Wrestling is an ancient sport, and Pennsylvanians have been wrestling in some form or another since pre-colonial times. In establishing the state's first college, Benjamin Franklin urged that wrestling be an integral part of what became the University of Pennsylvania.
"To keep them in health and to strengthen and render active their bodies they [should] be frequently exercised in running, leaping, wrestling, and swimming," Franklin wrote.
Before there was an NCAA, the Amateur Athletic Union conducted national tournaments, though the participants tended to be only elite Eastern schools. In 1895, a Penn wrestler, Winchester Osgood, took the heavyweight (158 pounds and up) crown at the first AAU tourney, hosted by the Quakers in Weightman Hall.

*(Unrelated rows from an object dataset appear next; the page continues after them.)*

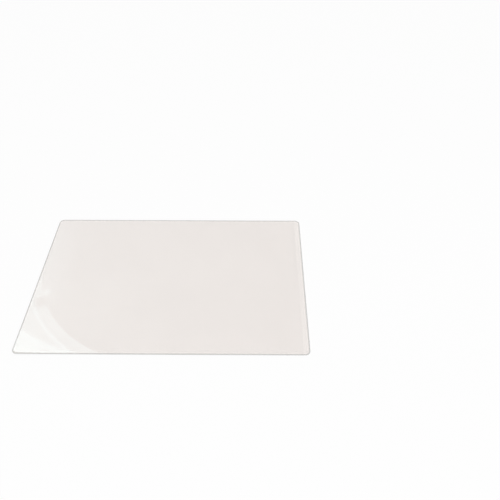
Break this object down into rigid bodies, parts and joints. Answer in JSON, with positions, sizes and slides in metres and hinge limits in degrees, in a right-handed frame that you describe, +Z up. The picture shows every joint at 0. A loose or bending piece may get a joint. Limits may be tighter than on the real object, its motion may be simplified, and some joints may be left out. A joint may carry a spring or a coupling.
{
  "type": "laminating pouch",
  "caption": "Clear flat laminating pouch of two plastic films with round corners, welded along one short edge and open along the rest.",
  "frame": {"origin": "under the middle of the pouch, on the surface it lies on", "axes": "+X along the pouch towards its welded short edge, +Y across it, +Z up out of the films"},
  "size_m": [0.3682, 0.2286, 0.0018],
  "materials": {
    "clear_film": "clear glossy polyester film with a faintly milky adhesive side"
  },
  "bodies": {
    "root": {"lower_film": "clear_film", "upper_film": "clear_film"}
  },
  "joints": []
}
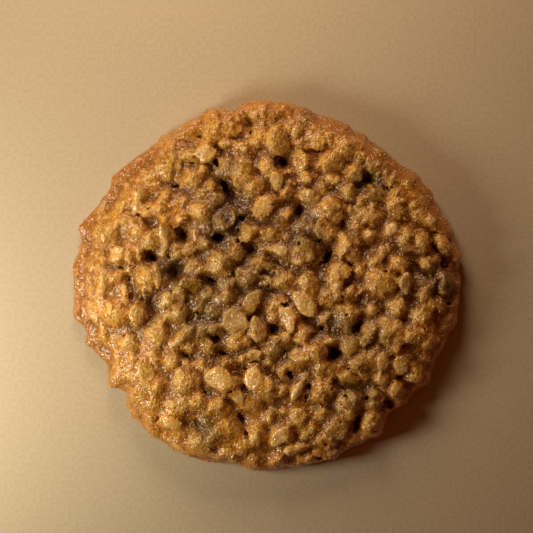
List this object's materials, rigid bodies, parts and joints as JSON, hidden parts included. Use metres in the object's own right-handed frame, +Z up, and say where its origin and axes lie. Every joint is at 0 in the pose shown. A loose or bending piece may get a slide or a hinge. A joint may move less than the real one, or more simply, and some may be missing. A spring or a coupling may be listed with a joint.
{
  "type": "oatmeal cookie",
  "caption": "Round baked oatmeal cookie: one craggy golden brown solid with a low dome, oat flakes in relief and a flat underside.",
  "frame": {"origin": "middle of the cookie's box, on the surface that it lies on", "axes": "+Z up through the thickness, +X to the picture's right and +Y to its top; +X is the longest extent"},
  "size_m": [0.0976, 0.0926, 0.0121],
  "materials": {
    "crust": "golden brown baked dough with a half matt, finely grained surface, paler oat flakes and darker crevices"
  },
  "bodies": {
    "root": {"cookie": "crust"}
  },
  "joints": []
}
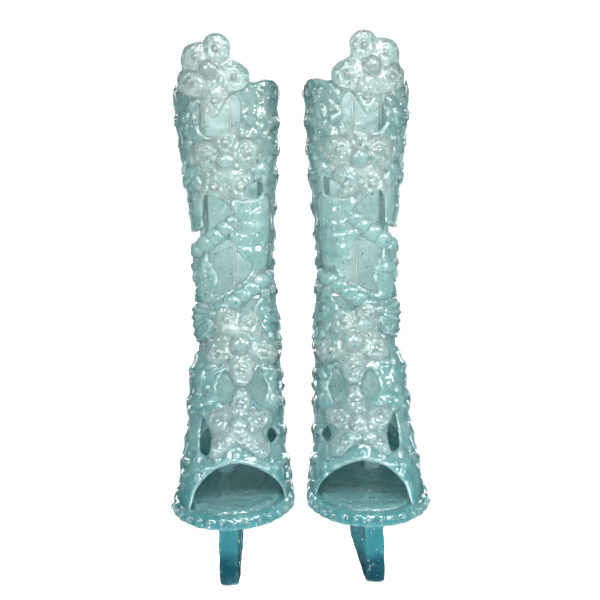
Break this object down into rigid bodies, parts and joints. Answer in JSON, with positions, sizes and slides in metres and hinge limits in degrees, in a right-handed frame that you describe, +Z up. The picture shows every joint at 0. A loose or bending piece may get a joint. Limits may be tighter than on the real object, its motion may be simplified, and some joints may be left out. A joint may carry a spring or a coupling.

Sheridan, who would coach Lehigh's wrestlers for 41 years, nurtured a generation of future coaches at his clinic in the Poconos. His reputation was such that tiny Lehigh hosted four NCAA tournaments, finishing second in 1938.
It wasn't until the late 1920s and early 1930s that high school and college wrestling boomed, especially in Pennsylvania, Oklahoma, and Iowa.
Oklahoma A&M (later Oklahoma State) won the initial NCAA event in 1928 and 33 more since. Iowa is next with 23 national titles. Only five schools from beyond Oklahoma and Iowa have ever won the NCAA team title. Penn State was the winner in 1953.
"Penn State, Lehigh, and the other [Pennsylvania] schools have had lots of individual champions, but for whatever reason they don't seem to be as deep as the Iowa and Oklahoma schools," Elling said.
"But overall, it's hard to top Pennsylvania wrestling."